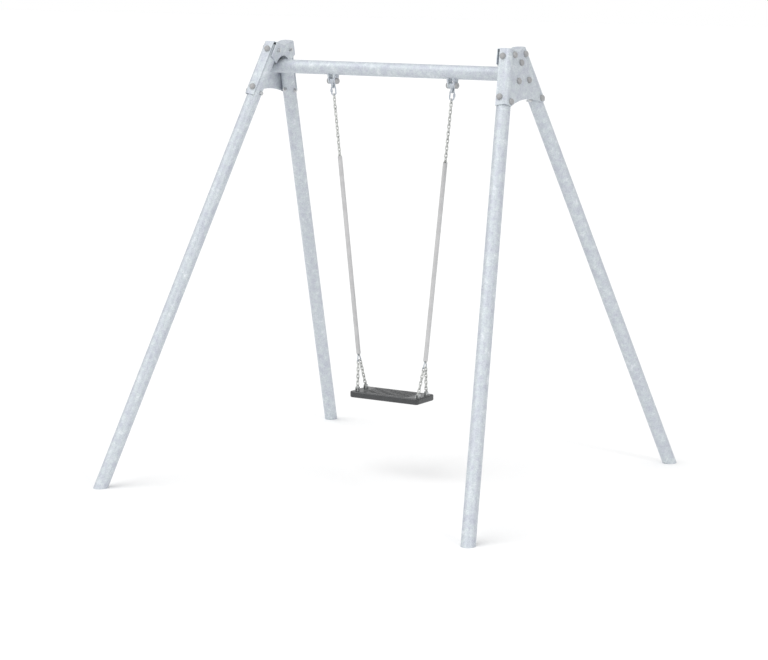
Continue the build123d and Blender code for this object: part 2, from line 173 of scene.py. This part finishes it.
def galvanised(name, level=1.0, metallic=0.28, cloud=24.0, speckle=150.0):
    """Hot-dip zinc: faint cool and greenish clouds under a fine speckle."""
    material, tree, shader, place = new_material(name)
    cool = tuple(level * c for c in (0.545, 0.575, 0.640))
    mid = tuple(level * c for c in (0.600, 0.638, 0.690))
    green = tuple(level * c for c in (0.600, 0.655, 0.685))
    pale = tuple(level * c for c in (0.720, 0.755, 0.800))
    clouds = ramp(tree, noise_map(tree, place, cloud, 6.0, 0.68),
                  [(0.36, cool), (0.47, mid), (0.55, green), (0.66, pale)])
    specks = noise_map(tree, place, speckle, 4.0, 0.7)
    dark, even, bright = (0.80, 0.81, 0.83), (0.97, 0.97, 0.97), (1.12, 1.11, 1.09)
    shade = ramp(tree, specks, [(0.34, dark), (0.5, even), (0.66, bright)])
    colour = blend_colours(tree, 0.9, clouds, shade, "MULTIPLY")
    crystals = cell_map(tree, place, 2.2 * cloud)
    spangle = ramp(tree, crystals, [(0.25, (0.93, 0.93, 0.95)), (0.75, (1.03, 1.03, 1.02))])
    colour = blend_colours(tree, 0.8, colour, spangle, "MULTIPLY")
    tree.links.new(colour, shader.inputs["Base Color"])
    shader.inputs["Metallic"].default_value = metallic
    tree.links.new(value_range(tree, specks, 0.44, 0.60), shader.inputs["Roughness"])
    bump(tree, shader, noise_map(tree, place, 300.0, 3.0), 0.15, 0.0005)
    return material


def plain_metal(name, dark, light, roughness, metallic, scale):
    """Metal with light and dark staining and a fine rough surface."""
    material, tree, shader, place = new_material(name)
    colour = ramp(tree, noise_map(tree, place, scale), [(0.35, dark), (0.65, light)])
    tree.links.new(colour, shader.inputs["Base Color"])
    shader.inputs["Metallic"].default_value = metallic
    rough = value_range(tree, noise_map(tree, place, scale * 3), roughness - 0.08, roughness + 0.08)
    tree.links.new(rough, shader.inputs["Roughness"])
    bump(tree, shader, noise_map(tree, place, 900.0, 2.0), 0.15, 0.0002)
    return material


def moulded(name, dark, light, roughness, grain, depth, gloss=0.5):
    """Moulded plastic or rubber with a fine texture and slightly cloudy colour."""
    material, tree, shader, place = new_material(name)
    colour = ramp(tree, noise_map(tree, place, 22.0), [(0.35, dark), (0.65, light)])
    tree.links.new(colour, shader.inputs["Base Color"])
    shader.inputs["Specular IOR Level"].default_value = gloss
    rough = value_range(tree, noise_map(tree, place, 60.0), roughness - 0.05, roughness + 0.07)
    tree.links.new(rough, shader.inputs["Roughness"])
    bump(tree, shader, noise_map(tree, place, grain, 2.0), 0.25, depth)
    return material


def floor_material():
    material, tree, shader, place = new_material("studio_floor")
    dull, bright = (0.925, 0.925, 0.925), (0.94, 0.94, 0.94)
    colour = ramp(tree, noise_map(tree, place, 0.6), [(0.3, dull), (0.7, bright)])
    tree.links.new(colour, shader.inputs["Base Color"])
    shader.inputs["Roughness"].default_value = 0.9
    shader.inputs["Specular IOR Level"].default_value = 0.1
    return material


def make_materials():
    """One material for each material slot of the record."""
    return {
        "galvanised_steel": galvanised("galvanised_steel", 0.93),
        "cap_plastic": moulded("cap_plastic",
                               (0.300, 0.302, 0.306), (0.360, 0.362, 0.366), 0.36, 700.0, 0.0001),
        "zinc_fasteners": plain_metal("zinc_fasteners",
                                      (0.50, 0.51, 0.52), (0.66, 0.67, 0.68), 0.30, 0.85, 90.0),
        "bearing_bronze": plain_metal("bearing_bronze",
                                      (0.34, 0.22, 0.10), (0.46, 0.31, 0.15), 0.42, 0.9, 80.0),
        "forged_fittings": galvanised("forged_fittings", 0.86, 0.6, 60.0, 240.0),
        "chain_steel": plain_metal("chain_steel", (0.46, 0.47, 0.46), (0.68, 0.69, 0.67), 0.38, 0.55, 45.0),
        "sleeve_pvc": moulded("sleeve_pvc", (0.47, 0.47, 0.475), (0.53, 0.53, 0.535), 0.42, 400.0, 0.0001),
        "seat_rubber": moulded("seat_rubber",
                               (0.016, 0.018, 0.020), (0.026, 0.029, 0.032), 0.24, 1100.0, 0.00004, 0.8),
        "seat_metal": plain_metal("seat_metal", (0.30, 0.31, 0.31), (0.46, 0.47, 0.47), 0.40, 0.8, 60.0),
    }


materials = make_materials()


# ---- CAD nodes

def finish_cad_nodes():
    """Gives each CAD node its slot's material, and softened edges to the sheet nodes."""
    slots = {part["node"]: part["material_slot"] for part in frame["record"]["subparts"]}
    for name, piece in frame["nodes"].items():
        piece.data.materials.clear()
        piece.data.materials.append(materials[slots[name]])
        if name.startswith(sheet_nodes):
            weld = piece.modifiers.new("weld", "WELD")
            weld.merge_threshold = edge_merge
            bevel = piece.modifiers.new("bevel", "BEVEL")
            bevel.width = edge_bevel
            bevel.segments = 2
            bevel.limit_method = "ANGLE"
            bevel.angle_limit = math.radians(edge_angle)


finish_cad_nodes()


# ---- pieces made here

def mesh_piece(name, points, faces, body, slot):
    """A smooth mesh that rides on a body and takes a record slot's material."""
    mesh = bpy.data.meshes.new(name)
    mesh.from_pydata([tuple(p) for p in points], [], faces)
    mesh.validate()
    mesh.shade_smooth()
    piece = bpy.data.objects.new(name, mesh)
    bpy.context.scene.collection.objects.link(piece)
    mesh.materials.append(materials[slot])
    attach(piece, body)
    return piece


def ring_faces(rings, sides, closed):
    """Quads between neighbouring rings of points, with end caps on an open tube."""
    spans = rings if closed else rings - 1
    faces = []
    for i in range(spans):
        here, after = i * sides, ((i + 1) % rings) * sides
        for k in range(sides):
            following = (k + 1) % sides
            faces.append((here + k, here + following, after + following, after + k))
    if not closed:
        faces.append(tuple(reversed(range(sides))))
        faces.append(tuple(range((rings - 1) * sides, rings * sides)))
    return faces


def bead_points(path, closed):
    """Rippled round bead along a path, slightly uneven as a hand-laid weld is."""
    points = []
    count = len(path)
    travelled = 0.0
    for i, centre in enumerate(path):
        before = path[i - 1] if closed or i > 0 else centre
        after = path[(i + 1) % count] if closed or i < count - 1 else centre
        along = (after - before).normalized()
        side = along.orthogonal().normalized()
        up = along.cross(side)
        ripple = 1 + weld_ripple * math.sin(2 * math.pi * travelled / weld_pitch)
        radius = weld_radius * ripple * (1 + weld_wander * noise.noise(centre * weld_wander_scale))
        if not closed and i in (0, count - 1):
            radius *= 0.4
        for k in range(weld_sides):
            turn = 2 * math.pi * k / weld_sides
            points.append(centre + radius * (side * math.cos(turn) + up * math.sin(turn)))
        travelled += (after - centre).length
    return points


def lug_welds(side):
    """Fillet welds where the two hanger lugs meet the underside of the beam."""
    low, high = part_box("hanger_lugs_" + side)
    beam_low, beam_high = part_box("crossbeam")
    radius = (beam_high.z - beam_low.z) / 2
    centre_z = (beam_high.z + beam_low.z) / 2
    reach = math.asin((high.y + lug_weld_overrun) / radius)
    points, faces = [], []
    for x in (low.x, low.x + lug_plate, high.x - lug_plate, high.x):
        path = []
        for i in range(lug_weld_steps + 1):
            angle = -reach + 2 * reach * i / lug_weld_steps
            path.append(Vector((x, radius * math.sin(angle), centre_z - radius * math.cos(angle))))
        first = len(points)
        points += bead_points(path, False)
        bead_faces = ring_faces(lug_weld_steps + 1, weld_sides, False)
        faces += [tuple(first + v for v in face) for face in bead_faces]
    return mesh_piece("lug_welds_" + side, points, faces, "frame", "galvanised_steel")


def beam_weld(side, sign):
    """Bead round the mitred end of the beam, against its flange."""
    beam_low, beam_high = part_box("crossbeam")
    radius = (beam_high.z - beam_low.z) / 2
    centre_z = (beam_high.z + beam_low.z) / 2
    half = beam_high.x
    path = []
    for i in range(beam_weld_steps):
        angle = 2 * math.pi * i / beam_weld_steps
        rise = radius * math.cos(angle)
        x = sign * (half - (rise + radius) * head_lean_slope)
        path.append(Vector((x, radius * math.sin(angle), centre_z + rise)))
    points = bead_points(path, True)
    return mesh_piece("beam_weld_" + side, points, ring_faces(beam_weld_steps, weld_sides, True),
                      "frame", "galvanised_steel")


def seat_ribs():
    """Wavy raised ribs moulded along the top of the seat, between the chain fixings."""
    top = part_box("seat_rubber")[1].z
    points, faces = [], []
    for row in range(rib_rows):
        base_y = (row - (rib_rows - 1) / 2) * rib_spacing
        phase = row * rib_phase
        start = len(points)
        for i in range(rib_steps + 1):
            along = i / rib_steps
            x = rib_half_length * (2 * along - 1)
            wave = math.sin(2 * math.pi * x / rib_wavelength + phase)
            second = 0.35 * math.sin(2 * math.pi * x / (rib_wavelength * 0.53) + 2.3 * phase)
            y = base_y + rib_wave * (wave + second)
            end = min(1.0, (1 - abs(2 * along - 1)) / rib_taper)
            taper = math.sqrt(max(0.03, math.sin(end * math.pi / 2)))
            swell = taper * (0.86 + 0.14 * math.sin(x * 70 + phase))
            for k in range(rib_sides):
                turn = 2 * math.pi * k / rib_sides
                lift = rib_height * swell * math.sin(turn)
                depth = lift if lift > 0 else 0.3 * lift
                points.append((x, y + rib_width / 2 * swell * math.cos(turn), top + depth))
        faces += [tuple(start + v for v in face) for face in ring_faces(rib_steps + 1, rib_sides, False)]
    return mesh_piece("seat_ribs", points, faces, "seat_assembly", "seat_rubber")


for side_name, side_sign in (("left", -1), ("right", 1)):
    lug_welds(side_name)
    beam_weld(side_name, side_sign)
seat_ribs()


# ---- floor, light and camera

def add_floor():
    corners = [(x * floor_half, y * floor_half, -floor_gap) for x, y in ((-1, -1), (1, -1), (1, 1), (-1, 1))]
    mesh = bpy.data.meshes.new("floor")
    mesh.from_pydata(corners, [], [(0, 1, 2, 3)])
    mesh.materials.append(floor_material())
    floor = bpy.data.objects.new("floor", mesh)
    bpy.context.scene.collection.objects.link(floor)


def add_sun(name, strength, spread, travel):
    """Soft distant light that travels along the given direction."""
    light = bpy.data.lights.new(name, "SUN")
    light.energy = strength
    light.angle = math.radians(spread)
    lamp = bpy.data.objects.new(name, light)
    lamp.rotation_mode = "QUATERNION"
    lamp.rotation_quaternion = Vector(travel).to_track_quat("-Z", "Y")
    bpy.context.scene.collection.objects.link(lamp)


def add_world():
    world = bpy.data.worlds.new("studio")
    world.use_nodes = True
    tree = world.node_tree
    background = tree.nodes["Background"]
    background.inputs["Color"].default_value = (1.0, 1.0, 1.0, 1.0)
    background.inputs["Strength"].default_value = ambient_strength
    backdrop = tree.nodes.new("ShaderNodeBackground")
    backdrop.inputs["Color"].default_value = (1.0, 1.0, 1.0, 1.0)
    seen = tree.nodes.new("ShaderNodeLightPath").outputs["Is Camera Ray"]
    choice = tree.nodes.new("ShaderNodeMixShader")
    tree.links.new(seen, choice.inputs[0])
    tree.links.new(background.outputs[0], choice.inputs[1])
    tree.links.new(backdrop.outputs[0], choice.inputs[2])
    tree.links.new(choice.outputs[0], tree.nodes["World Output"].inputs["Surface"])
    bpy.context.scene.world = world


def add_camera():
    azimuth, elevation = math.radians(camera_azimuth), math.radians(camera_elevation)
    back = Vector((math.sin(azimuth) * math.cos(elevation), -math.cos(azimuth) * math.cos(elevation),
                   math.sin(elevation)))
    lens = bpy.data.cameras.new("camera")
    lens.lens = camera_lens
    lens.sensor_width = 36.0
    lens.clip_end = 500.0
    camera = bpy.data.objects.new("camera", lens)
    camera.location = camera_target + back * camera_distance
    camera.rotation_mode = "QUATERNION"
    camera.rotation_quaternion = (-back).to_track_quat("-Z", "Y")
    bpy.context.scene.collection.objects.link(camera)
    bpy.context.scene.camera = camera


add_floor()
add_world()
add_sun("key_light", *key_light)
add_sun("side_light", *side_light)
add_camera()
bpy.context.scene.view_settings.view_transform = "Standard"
------------------------------
Exercise aim: Pull every line containing "body" out of the data above.

Written response:
def mesh_piece(name, points, faces, body, slot):
    """A smooth mesh that rides on a body and takes a record slot's material."""
    attach(piece, body)